Cherma's
- Founded: 8 January 1978
- Founder: Capt. Kayarmin Piston
- Headquarters: Abids, Hyderabad
- Number of locations: 7
- Owner: Capt. K. F. Pestonji
- Website: www.chermasindia.com

= Cherma's =

Major apparel retail store in Hyderabad, India

Cherma's is an apparel store located in Hyderabad, India.

It was started with the brand of shirts and jeans called Cherma's.

Cherma's manufacturing unit is located in Apparel Export Park at Gundlapochampally, near Hyderabad.

==History==
This retail outlet was started by Kayarmin Pestonji in 1980. Earlier known as Babson's, the first store was opened in Abids. Cherma's offered low cost, ready- to wear garments. One of their popular ads was "you name it! we have it".

The Pestonji family was originally from the seaport town of Tarapore in Thana District and settled in Hyderabad 200 years ago. Pestonji’s father the late Ferozsha Dadabhoy Pestonji was a senior Government Officer in Hyderabad and retired as Director of Industries. He and his wife had two sons and one daughter. The elder son, Dadafrid F Pestonji, after earning his MBA from Andhra University, migrated to Bombay in 1965 and entered the business of exporting garments. Daughter Farida S Wadia is married to Sam F Wadia, who is in the business of manufacturing fire engines and fire fighting equipment at Ahmedabad. K. F. Pestonji, the youngest remained at Hyderabad, married Ms. Gool H Nakra resident of Secunderabad. They have four children – Cherazad, Maniza, Jasmine and Kaizad.

Pestonji started flying at A.P Flying Club in 1967 and earned his Commercial Pilot’s Licence in 1970. He joined AP Flying club in 1972 as a flight instructor.

In 1975 he started manufacturing handloom cloth at primary societies around Hyderabad. He supplied his elder brother D.F. Pestonji with export goods. In 1978 G. K. Pestonji (who had resigned her job with Canara Bank after the birth of their two daughters) started selling surplus export garments for her brother-in-law. The business grew steadily, which led K.F. Pestonji to resign from the State Government and join the business.

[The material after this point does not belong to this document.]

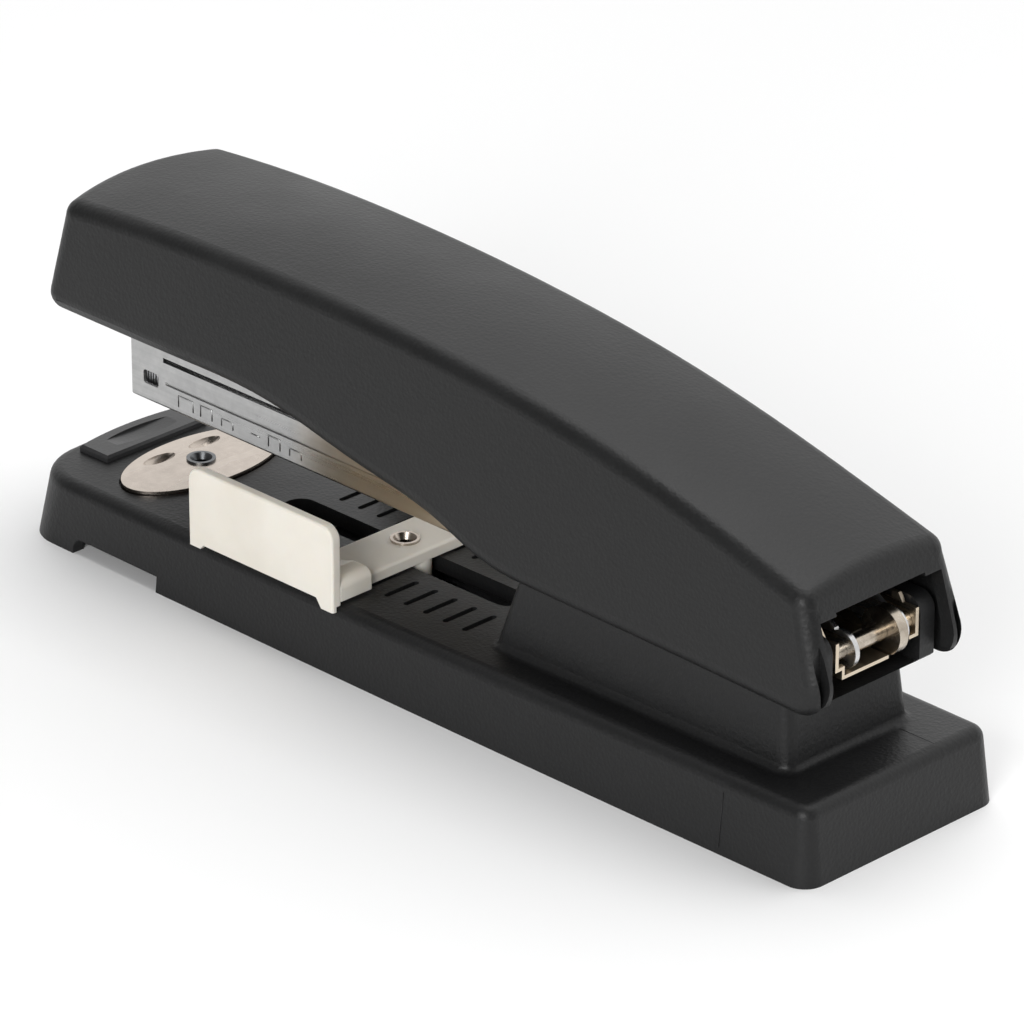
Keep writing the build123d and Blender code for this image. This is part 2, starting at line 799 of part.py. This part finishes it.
def cover_side_outline():
    """Side view of the cover: lower edge, round rear corner and slanted rear face."""
    knee_x, knee_z = cover_lower_knee
    face_low, face_high = cover_rear_face
    steepness = (face_high[1] - face_low[1]) / (face_high[0] - face_low[0])
    corner = (face_low[0] + (cover_lower_rear - face_low[1]) / steepness, cover_lower_rear)
    beyond = (face_high[0] - 4, face_high[1] - 4 * steepness)
    first = (-45.0, cover_lower_front)
    slope = (cover_lower_rear - knee_z) / (corner[0] - knee_x)
    curve = Spline(first, *cover_lower_points, cover_lower_knee, tangents=[(1, 0), (1, slope)])
    sides = [
        Line((-95, cover_lower_front), first),
        curve,
        Line(cover_lower_knee, corner),
        Line(corner, beyond),
        Line(beyond, (beyond[0], 75)),
        Line((beyond[0], 75), (-95, 75)),
        Line((-95, 75), (-95, cover_lower_front)),
    ]
    face = make_face(sides)
    return fillet(face.vertices().sort_by(Axis.X)[-1], cover_rear_corner)


def lip_cutter():
    """Slanted cut that turns the lower edge inwards towards the nose."""
    slope = lip_height / lip_depth
    start_y = 24.0
    lift = (start_y - 16.5) * slope
    lower = [(-45.0, cover_lower_front), *cover_lower_points]
    raised = []
    for x, z in lower:
        share = min((lip_end - x) / (lip_end + 45.0), 1.0)
        raised.append((x, z + lip_height * share + lift))
    end = (lip_end + 4.0, 24.0 + lift)
    sides = [
        Line((-95, raised[0][1]), raised[0]),
        Spline(*raised, end, tangents=[(1, 0), (1, -0.27)]),
        Line(end, (end[0], 0)),
        Line((end[0], 0), (-95, 0)),
        Line((-95, 0), (-95, raised[0][1])),
    ]
    face = side_face(make_face(sides), -start_y)
    direction = Vector(0, 1, -slope)
    return extrude(face, amount=16 * direction.length, dir=direction.normalized())


def cover_shell():
    """The charcoal moulded cover."""
    body = cover_block(0, 0) & nose_trim(0)
    nose_edges = [e for e in body.edges() if e.center().X < -69 and e.center().Z > 25]
    body = fillet(nose_edges, nose_edge_radius)
    body = body & extrude(side_face(cover_side_outline(), 30), amount=60)
    rear_edges = []
    for edge in body.edges():
        middle = edge.center()
        if middle.X > 66 and middle.Z > 25.0 and edge.bounding_box().size.X < 5:
            rear_edges.append(edge)
    body = fillet(rear_edges, cover_rear_radius)
    cut = lip_cutter()
    body = body - cut - mirror_y(cut)
    nose_low_x, nose_low_z = nose_low
    under = prism([(nose_low_x - 5, nose_low_z + 3.3), (nose_low_x - 5, 20), (nose_low_x + 4.6, 20),
                   (nose_low_x + 4.6, cover_lower_front - 1.2)], -25, 25)
    body = body - under
    inner = cover_block(cover_wall, cover_roof) & nose_trim(cover_roof)
    inner = inner & inner_side_block()
    body = body - inner
    body = body - rear_opening()
    for x in post_places:
        post = rod_z(x, 0, post_radius, roof_of_frame(x) + 0.2, 55)
        post = post & cover_block(1.0, 1.0)
        body = body + post
        body = body - rod_z(x, 0, 0.9, roof_of_frame(x) - 1, roof_of_frame(x) + 6)
    return body


def inner_side_block():
    """Side view of the space inside the cover."""
    face_low, face_high = cover_rear_face
    low_x = face_low[0] - cover_rear_wall
    high_x = face_high[0] - cover_rear_wall
    points = [
        (-95, 0),
        (90, 0),
        (90, 24),
        (low_x, 24),
        (low_x, face_low[1]),
        (high_x, face_high[1]),
        (high_x - 6, 60),
        (-95, 75),
    ]
    return prism(points, -30, 30)


def rear_opening():
    """Wide opening at the rear, higher in the middle."""
    wide = block(64.0, 90.0, -rear_slot_half, rear_slot_half, 0, rear_slot_top)
    centre = block(64.0, 90.0, -rear_step_half, rear_step_half, 0, rear_slot_top + rear_step_height)
    cut = wide + centre
    for side in (-1, 1):
        leaf = Rot(0, 90, 0) * Ellipse(rear_leaf_half_height, rear_leaf_half_width)
        leaf = Pos(cover_rear - cover_rear_wall, side * rear_leaf_y, rear_leaf_z) * leaf
        cut = cut + extrude(leaf, amount=5, dir=(1, 0, 0))
    return cut


def roof_of_frame(x):
    """Height of the upper frame's top face at a station."""
    share = (x - frame_front) / (frame_rear - frame_front)
    return frame_top_front + (frame_top_rear - frame_top_front) * share


def upper_frame():
    """Folded steel frame that carries the driver and turns on the hinge pin."""
    side = [
        (frame_front, 36.0),
        (frame_front, frame_top_front),
        (frame_rear, frame_top_rear),
        (68.0, hinge_z + frame_round),
        (69.0, hinge_z),
        (66.0, hinge_z - 2.0),
        (56.0, 31.8),
        (40.0, 32.0),
        (-30.0, 34.5),
    ]
    outer = prism(side, -frame_half, frame_half)
    outer = outer + rod_y(hinge_x, hinge_z, frame_round, -frame_half, frame_half)
    inside = [
        (frame_front - 5, 20),
        (frame_front - 5, frame_top_front - frame_steel + 0.18),
        (frame_rear, frame_top_rear - frame_steel),
        (80, frame_top_rear - frame_steel - 2.0),
        (80, 20),
    ]
    lowered = prism(inside, -frame_half + frame_steel, frame_half - frame_steel)
    body = outer - lowered
    body = body - block(57.0, 80.0, -frame_half + frame_steel, frame_half - frame_steel, 20, 60)
    body = body - rod_y(hinge_x, hinge_z, pin_radius + pin_clearance, -20, 20)
    for x in post_places:
        body = body - rod_z(x, 0, 1.1, 30, 60)
    return body - rod_z(driver_rivet_x, 0, driver_rivet_radius, 30, 60)


def cover_screws():
    """Screws that hold the cover to the upper frame."""
    screws = []
    for x in post_places:
        top = roof_of_frame(x)
        shank = rod_z(x, 0, 0.88, top - 1.2, top + 5)
        head = rod_z(x, 0, 2.0, top - 2.3, top - frame_steel - 0.18)
        screws.append(shank + head)
    return Compound(screws)


def driver_blade():
    """Hardened blade that drives one staple at a time."""
    x0 = driver_x - driver_thickness / 2
    x1 = driver_x + driver_thickness / 2
    blade = block(x0, x1, -6.2, 6.2, 28.9, 36.0)
    neck = block(x0, x1, -4.2, 4.2, 35.5, 41.2)
    hook = block(x0, -58.0, -4.2, 4.2, 41.0, 41.6)
    return blade + neck + hook - rod_z(driver_rivet_x, 0, driver_rivet_radius, 30, 50)


def driver_rivet():
    """Rivet that joins the driver to the upper frame."""
    top = 41.6
    shank = rod_z(driver_rivet_x, 0, driver_rivet_radius, roof_of_frame(driver_rivet_x) - 1.2, top)
    return shank + rod_z(driver_rivet_x, 0, 2.2, top, top + 0.6)


def drive_spring():
    """Leaf spring between the upper frame and the magazine."""
    strip = [(-20.0, 37.0), (-20.0, 37.6), (12.0, 34.0), (44.0, 31.5), (44.0, 31.0), (12.0, 33.4)]
    return prism(strip, -leaf_spring_half, leaf_spring_half)


nodes = {
    "base_housing": base_housing,
    "base_bottom_plate": base_bottom_plate,
    "bottom_screws": bottom_screws,
    "rubber_feet": rubber_feet,
    "front_pad": front_pad,
    "anvil_plate": anvil_plate,
    "anvil_rivet": anvil_rivet,
    "anvil_button": anvil_button,
    "anvil_spring": anvil_spring,
    "depth_stop": depth_stop,
    "stop_eyelet": stop_eyelet,
    "stop_clip": stop_clip,
    "magazine_channel": magazine_channel,
    "magazine_nose": magazine_nose,
    "staple_rail": staple_rail,
    "pusher_rod": pusher_rod,
    "rod_head": rod_head,
    "staple_strip": staple_strip,
    "pusher": pusher,
    "pusher_spring": pusher_spring,
    "hinge_pin": hinge_pin,
    "pin_collar": pin_collar,
    "return_spring": return_spring,
    "cover_shell": cover_shell,
    "upper_frame": upper_frame,
    "cover_screws": cover_screws,
    "driver_blade": driver_blade,
    "driver_rivet": driver_rivet,
    "drive_spring": drive_spring,
}

os.makedirs("parts", exist_ok=True)
for name, make in nodes.items():
    save(make(), name)
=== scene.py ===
import math

import bpy
import bmesh
from mathutils import Matrix, Vector


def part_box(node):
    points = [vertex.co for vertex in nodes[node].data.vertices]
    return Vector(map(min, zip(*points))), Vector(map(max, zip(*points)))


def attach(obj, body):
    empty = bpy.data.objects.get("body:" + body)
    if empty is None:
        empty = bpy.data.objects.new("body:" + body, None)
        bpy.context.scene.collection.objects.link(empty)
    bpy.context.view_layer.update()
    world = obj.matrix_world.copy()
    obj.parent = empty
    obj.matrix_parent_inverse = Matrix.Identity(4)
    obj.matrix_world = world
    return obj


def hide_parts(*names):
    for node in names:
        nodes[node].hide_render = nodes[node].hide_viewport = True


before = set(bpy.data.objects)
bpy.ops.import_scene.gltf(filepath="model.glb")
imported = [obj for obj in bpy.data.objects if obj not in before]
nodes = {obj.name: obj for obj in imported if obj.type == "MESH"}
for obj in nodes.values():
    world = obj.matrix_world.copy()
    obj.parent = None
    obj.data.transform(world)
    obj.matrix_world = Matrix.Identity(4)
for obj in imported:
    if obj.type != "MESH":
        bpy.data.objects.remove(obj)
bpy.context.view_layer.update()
MM = 0.001
along_x = Vector((1.0, 0.0, 0.0))
along_y = Vector((0.0, 1.0, 0.0))
thin_sides = 6

# ---- staples ----
staple_count = 50
staple_wire = 0.5 * MM
staple_bend = 0.7 * MM

# ---- marks on the magazine: start from its front end, width and height ----
channel_half = 7.0 * MM
mark_wire = 0.11 * MM
mark_bottom = 1.2 * MM
mark_outlines = [
    (9.9 * MM, 3.1 * MM, 1.7 * MM),
    (14.6 * MM, 2.4 * MM, 1.7 * MM),
    (19.0 * MM, 2.4 * MM, 1.1 * MM),
    (28.8 * MM, 2.4 * MM, 1.7 * MM),
    (33.2 * MM, 2.4 * MM, 1.1 * MM),
]
mark_dash_start = 25.2 * MM
mark_dash_length = 1.8 * MM
mark_dash_height = 0.8 * MM

# ---- mould lines on the base ----
base_half = 19.19 * MM
base_draft = 6.0
side_seam_x = 62.7 * MM
seam_low = 1.0 * MM
seam_high = 8.9 * MM
seam_wire = 0.07 * MM
deck_seam_start = 69.8 * MM
deck_seam_end = 75.8 * MM
deck_seam_y = 8.5 * MM
deck_seam_z = 11.27 * MM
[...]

=== Kaizad Kayarmin Pestonji ===
Kaizad was born in a family that was already at the centre of retail business in Hyderabad. He developed interest in joining the group and heading its expansion plans. He earned Bachelors in Commerce and Computers and an MBA from the University of Warwick.

He graduated in 2010 and joined the firm.

Kaizad initiated the footwear category. This was a success and accounts for over 10% of turnover. He introduced new brands in the Men's and Children's wear. He is involved in enhancing in-house brands of Cherma’s such as Kaijas, Shamrock, Jasika, Sim One, which are manufactured by a subsidiary – Singh Casuals Pvt, Ltd.

==Stores==
In Hyderabad, they have branches at Secunderabad, Abids, Ameerpet, Kukatpally and Malakpet.

== Personal life ==
Kayarmin Pestonji is a National Seeded Motor Rallyist in both two-wheeler and four-wheeler categories, and bas won National and International events. He won the first Himalayan Rally in 1980 and the 3rd Himalayan Rally in 1982 in the Indian Cars Class.

He is involved with community work and was nominated Trustee in The Old Parsi Fire Temple Trust. He served as President of Dr. Nania Educational Trust, which provides education to poor and needy people.

He is a member of the Local Managing Committee of NIFT.

He served as member of the AP Minorities Commission, Government of Andhra Pradesh from 1991 to 1994 and he was reappointed for the period 1999 to 2002. He is a member of a committee constituted by A P Red Cross Society.

He is a Member of the Direct Taxes Advisory Committee constituted by the Income Tax Department of Andhra Pradesh.

He is the recipient of the "Samman Patra" award for Andhra Pradesh Region for the Financial Year 1997-98 by the Income Tax Department, Government of India on 30 July 2000.

He is also the recipient of a higher award for the second consecutive year and had been honoured with "Rashtriya Sanman" on National Level for the Financial Year 1998-99 by the Income Tax Department, Government of India on 11 March 2002.

He is a recipient of the "Best Management Award" from the Government of Andhra Pradesh on 1 May 2002, for his outstanding contribution in maintenance of Industrial Relations, Labour Welfare and Productivity.